NCW Libraries Adopts Display Policy, LGBTQ+ Materials, Displays Will Stay
Then board member Nancy Churchill lodged a formal complaint against NCW Libraries Executive Director Barbara Walters and announced loss of capital grant for a new library in Republic

The February board of trustees meeting for NCW Libraries was a dramatic affair that saw a major pushback against a group of Ferry County residents and a board member who want the Pride flag and LGBTQ+ displays and materials out of their public library.
After the board voted to adopt a display policy allowing for LGBTQ+ displays and materials to remain unchanged that board member, Nancy Churchill, then lodged a formal complaint against Executive Director Barbara Walters and announced that Washington State Senator Shelly Short was revoking her support of a capital grant to build a new library in Republic over the “controversy” regarding Pride flags and displays at the Ferry County branch.
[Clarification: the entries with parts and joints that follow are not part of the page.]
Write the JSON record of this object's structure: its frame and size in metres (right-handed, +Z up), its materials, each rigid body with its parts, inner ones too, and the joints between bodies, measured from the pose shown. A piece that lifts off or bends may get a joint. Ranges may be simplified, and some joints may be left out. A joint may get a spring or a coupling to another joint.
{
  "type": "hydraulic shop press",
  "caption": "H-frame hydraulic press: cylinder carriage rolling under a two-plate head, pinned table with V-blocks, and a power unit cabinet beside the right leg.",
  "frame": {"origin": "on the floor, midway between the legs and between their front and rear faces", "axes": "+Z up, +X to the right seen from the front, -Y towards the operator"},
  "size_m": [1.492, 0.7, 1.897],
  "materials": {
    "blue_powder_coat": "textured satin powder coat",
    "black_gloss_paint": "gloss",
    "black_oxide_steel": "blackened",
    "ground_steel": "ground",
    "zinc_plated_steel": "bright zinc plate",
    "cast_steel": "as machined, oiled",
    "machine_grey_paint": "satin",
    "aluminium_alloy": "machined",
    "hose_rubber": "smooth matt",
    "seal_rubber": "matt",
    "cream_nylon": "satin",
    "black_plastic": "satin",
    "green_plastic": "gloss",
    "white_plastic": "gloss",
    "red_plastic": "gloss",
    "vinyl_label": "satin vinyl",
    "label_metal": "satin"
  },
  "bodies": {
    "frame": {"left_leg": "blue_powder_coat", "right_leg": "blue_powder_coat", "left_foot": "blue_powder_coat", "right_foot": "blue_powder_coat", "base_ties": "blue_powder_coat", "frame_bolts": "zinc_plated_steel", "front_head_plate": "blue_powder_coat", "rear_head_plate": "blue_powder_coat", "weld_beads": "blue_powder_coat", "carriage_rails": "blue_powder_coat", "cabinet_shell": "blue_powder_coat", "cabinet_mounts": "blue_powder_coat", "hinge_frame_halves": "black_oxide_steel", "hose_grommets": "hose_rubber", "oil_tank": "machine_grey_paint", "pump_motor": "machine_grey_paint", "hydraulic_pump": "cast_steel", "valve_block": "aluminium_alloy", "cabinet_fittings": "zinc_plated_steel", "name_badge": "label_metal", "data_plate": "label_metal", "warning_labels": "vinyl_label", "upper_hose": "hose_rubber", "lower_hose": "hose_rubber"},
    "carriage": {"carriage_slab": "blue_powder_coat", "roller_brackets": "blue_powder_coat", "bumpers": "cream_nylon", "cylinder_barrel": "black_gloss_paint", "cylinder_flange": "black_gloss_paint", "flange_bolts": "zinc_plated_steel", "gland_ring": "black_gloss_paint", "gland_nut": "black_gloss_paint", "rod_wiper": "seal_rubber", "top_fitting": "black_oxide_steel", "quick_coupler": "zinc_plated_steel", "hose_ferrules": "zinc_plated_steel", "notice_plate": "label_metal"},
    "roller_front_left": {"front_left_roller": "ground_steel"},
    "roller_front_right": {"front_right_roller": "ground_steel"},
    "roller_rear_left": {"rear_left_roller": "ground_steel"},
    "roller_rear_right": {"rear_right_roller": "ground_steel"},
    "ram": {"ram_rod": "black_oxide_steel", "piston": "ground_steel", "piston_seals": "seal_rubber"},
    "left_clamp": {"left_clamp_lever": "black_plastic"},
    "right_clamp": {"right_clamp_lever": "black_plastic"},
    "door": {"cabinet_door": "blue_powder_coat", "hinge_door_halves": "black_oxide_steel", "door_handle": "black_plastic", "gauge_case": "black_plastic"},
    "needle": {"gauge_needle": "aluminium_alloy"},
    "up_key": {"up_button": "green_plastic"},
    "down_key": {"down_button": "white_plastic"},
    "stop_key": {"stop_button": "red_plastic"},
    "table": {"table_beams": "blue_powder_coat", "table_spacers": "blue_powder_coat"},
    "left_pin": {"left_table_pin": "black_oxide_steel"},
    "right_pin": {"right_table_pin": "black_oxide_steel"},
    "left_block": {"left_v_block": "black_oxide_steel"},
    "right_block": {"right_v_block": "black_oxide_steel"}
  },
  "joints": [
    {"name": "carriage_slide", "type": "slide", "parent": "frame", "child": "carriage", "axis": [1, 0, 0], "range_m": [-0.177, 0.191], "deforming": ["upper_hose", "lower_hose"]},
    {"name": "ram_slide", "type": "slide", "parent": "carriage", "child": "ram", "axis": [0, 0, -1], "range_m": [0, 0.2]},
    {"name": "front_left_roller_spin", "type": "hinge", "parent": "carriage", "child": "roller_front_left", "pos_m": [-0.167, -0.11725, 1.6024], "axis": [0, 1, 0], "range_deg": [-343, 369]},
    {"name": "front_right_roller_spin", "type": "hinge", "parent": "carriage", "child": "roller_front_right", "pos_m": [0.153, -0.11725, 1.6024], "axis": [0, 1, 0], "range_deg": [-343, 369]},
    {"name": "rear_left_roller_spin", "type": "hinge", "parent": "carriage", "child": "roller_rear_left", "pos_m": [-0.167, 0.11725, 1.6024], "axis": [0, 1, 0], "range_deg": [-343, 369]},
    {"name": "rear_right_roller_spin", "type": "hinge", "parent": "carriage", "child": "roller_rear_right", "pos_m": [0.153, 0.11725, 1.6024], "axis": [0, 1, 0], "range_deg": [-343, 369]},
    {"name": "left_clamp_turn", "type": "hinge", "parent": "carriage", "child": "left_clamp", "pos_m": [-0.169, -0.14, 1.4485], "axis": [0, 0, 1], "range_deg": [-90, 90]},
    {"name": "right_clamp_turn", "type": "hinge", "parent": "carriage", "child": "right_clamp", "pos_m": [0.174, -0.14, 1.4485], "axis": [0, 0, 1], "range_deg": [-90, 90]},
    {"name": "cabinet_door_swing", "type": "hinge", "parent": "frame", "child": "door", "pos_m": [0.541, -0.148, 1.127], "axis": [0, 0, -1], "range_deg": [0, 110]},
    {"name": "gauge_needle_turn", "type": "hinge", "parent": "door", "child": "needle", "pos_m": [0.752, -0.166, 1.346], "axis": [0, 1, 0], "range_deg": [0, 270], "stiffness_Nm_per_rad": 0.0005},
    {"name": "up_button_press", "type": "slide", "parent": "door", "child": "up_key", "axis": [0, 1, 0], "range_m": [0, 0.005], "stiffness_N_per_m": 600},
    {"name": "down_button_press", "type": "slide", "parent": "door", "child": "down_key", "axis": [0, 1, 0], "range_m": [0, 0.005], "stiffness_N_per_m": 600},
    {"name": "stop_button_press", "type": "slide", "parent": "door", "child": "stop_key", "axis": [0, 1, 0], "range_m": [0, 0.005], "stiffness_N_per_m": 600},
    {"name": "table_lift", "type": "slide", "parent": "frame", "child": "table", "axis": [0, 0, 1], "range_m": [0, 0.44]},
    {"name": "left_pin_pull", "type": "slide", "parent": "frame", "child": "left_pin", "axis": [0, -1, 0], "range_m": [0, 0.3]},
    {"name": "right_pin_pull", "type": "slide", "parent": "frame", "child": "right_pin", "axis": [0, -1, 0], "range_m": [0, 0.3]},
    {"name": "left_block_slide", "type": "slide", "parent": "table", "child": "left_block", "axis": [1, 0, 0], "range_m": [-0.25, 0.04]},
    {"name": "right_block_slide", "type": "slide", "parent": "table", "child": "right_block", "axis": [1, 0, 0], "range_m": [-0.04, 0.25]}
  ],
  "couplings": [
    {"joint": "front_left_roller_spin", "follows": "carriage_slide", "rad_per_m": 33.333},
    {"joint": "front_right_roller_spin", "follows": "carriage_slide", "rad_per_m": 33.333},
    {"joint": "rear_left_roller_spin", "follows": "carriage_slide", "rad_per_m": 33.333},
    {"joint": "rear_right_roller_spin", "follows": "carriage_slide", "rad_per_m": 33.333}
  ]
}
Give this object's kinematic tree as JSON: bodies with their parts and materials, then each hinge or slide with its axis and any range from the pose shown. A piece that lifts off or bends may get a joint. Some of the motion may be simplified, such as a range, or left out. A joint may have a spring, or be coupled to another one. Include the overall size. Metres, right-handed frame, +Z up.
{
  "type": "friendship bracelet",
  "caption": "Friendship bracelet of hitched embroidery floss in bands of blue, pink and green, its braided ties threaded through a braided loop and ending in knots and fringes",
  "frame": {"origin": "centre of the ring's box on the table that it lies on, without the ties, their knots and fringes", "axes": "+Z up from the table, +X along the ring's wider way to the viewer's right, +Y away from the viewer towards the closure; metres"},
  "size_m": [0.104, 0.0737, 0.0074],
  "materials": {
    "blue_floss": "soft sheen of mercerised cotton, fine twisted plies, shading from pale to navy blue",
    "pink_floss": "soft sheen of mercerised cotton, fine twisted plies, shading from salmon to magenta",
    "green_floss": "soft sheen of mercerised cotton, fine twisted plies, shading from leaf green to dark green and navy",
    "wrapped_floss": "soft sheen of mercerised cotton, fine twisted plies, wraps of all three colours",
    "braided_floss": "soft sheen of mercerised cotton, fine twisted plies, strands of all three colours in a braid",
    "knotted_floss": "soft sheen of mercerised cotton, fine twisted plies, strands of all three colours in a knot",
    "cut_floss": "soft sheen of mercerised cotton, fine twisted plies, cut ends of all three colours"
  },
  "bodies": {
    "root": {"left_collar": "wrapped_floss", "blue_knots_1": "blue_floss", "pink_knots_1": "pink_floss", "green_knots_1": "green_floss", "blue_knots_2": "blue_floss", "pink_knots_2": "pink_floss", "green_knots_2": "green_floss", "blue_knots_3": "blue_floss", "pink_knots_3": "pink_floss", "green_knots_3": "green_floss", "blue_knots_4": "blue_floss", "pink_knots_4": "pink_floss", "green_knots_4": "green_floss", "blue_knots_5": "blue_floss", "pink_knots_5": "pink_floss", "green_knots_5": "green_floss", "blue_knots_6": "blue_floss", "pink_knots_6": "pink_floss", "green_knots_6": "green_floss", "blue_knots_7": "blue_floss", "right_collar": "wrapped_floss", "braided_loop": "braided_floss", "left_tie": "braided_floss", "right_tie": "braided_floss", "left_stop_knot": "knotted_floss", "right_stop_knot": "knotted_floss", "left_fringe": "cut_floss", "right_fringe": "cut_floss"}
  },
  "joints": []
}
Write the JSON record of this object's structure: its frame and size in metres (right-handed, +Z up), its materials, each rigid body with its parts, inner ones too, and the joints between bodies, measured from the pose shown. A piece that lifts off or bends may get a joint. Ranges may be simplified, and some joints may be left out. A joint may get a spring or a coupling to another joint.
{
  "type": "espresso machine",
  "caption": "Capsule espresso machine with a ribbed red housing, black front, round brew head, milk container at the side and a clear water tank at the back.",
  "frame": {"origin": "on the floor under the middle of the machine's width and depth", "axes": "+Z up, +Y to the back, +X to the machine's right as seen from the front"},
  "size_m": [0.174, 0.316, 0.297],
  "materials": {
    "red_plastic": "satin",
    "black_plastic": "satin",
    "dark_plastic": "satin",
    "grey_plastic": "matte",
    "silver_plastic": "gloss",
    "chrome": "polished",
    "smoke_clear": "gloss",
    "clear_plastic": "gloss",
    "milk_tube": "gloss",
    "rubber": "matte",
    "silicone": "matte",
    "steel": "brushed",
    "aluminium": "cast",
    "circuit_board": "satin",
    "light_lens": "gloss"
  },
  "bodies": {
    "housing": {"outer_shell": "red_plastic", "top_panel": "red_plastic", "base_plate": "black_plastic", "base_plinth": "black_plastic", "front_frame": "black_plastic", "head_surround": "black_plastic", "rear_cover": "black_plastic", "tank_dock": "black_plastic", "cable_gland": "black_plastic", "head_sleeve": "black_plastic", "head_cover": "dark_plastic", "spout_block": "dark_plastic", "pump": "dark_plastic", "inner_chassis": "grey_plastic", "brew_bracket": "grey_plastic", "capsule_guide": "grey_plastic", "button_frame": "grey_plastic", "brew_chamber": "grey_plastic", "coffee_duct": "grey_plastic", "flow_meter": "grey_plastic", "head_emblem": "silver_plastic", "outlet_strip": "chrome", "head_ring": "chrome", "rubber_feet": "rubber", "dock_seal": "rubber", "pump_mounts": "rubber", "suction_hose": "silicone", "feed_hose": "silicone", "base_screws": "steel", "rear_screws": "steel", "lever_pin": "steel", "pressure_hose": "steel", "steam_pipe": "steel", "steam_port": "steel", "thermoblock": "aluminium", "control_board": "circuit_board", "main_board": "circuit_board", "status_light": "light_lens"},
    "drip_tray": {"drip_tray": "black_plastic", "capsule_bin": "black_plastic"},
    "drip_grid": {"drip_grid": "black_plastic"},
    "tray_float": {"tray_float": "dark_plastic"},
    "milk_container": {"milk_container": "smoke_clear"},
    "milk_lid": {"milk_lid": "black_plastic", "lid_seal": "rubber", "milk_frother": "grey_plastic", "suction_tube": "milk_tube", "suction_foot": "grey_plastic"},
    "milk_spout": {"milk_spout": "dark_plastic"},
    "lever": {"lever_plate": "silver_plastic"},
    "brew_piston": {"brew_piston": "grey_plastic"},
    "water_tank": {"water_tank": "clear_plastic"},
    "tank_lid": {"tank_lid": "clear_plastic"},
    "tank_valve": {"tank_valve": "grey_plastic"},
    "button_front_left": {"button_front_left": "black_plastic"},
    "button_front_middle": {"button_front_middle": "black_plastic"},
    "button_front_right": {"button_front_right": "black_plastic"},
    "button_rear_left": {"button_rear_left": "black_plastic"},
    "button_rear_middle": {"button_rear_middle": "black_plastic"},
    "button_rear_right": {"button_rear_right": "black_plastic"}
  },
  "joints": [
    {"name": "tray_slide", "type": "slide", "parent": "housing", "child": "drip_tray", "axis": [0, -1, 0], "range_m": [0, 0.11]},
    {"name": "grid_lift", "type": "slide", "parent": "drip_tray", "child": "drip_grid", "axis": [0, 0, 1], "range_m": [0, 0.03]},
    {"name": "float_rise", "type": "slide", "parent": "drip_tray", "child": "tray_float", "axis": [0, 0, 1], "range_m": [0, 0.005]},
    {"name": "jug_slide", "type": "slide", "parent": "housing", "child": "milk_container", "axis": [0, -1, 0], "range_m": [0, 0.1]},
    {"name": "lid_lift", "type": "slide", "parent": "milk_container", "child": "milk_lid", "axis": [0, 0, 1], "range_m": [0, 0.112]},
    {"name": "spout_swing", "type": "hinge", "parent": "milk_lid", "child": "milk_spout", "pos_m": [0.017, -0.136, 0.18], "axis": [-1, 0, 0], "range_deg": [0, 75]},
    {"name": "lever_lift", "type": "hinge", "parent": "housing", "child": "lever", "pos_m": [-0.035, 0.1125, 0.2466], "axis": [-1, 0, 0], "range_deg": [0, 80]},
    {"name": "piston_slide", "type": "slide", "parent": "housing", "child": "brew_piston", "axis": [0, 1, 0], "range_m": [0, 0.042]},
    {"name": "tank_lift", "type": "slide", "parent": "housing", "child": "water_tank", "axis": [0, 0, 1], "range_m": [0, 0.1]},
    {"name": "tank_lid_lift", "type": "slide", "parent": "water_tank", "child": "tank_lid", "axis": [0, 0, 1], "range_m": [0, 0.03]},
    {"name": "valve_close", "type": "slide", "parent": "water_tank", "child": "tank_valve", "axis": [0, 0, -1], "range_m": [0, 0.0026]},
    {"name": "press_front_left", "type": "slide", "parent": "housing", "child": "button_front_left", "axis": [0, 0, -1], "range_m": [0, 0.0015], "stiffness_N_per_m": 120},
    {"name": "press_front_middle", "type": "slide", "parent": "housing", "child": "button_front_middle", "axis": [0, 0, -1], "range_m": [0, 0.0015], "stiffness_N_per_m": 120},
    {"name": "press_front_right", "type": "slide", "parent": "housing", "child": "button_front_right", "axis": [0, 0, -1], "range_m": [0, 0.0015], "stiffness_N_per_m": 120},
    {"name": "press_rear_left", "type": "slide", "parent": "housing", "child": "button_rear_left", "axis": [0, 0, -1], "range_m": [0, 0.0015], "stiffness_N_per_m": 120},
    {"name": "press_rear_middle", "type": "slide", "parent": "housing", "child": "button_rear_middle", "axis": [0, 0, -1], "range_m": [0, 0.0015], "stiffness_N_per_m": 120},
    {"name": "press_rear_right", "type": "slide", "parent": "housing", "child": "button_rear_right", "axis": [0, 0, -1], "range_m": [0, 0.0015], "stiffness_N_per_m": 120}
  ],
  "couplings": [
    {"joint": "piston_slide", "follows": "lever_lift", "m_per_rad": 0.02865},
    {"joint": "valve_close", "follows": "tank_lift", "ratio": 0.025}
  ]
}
The NCW Libraries system operates public libraries in Chelan, Douglas, Grant, Okanogan and Ferry counties in North Central Washington – a region roughly the size of the state of Maryland.
The group Churchill has been supporting call themselves the Republic Library Changemakers and last June they started calling for the removal of the Pride flag and LGBTQ+ displays from the Republic branch. They said that the rainbow flag and materials celebrating LGBTQ+ leaders and culture made some community members feel “unsafe” and “unwelcome.”
They have also used unfounded and divisive rhetoric like claiming the Republic librarian is trying to “groom” children with the displays, and you can read more about the backstory here:
The repeated calls for removal of the Pride flag and LGBTQ+ displays and the slanderous claims the Changemakers have used resulted in backlash from other parts of the Ferry County community.
Those folks have formed the Ferry County Gay-Straight Alliance in direct response and started a petition to support their librarian and oppose the removal of the Pride flag that had 100 signatures – or 10% of Republic’s population – as of Feb. 20.
Members of the group also drove more than three hours from Republic to attended the board meeting in person and speak during public comments time. Others attended online and also spoke out against the Changemakers’ campaign of divisiveness and lies, as they see it.
The first person to speak was Marcella Lewis, a former RN and mother of three.
“A local group, the Changemakers, has been attempting to remove the Pride flag from our library in Republic through coercion, threatening funding,” she said. “Rampantly spreading disinformation to further their agenda.”
She said her goal with her three minutes of time was to clarify what the Pride flag does and does not represent and to explain why it’s important to their community.
“They have maintained that the Pride flag is exclusionary in nature. That it is a means of grooming children and that it is a political symbol,” she said. “They have compared it to the Nazi flag.”
What it actually represents is diversity, hope, inclusion, love and safety, Lewis said. It’s not a political symbol – it’s a humanitarian one that is all-inclusive.
“Their accusations that the Pride flag is a method of grooming is false,” she said. “And their use of the term is grossly inaccurate. By definition, sexual grooming is the action or behavior used to establish an emotional connection with a vulnerable person to lower their inhibitions with the objective of sexual abuse.”
Displaying the Pride flag forms a human connection based in compassion and acceptance, not an emotionally-corrupt connection rooted in sexual misconduct, she said.
Then she told the board about her 11-year-old son, who has been battling an extremely-rare form of brain cancer since he was 10.
“He knows the physical and emotional pain of facing death,” she said. “The heroism of battling an unseen monster and he knows the judgement from others as he now lives with disabilities. He’s one of the most amazing humans I know. Caring, compassionate, wise and so very funny. He’s also gay.”
She said her dream for him is to live in a world of acceptance. When so many of his dreams have been taken by cancer, she said she desperately wants to realize his goals without living in fear of oppression.
“To him the Pride flag symbolizes safety and acceptance. To him and so many others it offers hope of a better future,” she said. “There’s already so much hate, ignorance and discrimination in this world removal of a humanitarian symbol such as a Pride flag would only add to that damaging atmosphere.”
In closing she implored the board to maintain a policy that allows for the display for the Pride flag in NCW Library branches.